Hi,

On Wed, Jul 6, 2011 at 5:48 PM, Peter
<numpy-discuss...@maubp.freeserve.co.uk> wrote:
> On Wed, Jul 6, 2011 at 5:38 PM, Matthew Brett <matthew.br...@gmail.com> wrote:
>>
>> Hi,
>>
>> On Wed, Jul 6, 2011 at 4:40 PM, Mark Wiebe <mwwi...@gmail.com> wrote:
>>> It appears to me that one of the biggest reason some of us have been talking
>>> past each other in the discussions is that different people have different
>>> definitions for the terms being used. Until this is thoroughly cleared up, I
>>> feel the design process is tilting at windmills.
>>> In the interests of clarity in our discussions, here is a starting point
>>> which is consistent with the NEP. These definitions have been added in a
>>> glossary within the NEP. If there are any ideas for amendments to these
>>> definitions that we can agree on, I will update the NEP with those
>>> amendments. Also, if I missed any important terms which need to be added,
>>> please propose definitions for them.
>>> NA (Not Available)
>>>     A placeholder for a value which is unknown to computations.
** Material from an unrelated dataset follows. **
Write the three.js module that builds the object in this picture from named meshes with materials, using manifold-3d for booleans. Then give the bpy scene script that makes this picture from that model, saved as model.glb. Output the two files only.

That
>>>     value may be temporarily hidden with a mask, may have been lost
>>>     due to hard drive corruption, or gone for any number of reasons.
>>>     This is the same as NA in the R project.
>>
>> Really?  Can one implement NA with a mask in R?  I thought an NA was
>> always bitpattern in R?
>
> I don't think that was what Mark was saying, see this bit later in this email:

I think it would make a difference if there was an implementation that
had conflated masking with bitpatterns in terms of API.  I don't think
R is an example.

>>> The most important distinctions I'm trying to draw are:
>>> 1) NA vs IGNORE and bitpattern vs mask are completely independent. Any
>>> combination of NA as bitpattern, NA as mask, IGNORE as bitpattern, and
>>> IGNORE as mask are reasonable.
>
> This point as I understood it is there is the semantics of the special values
> (not available vs ignore), and there is the implementation (bitpattern vs
> mask), and they are independent.

Yes.   Although, we can see from the implementations that we have to hand that

a) bitpatterns -> propagation (NaN-like) semantics by default (R)
b) masks -> ignore semantics by default (masked arrays)

I don't think Mark accepts that there is any reason for this tendency
of implementations to semantics, but Nathaniel was arguing otherwise
in the alterNEP.

I think we all accept that it's possible to imagine masking have
propagation semantics and bitpatterns having ignore semantics.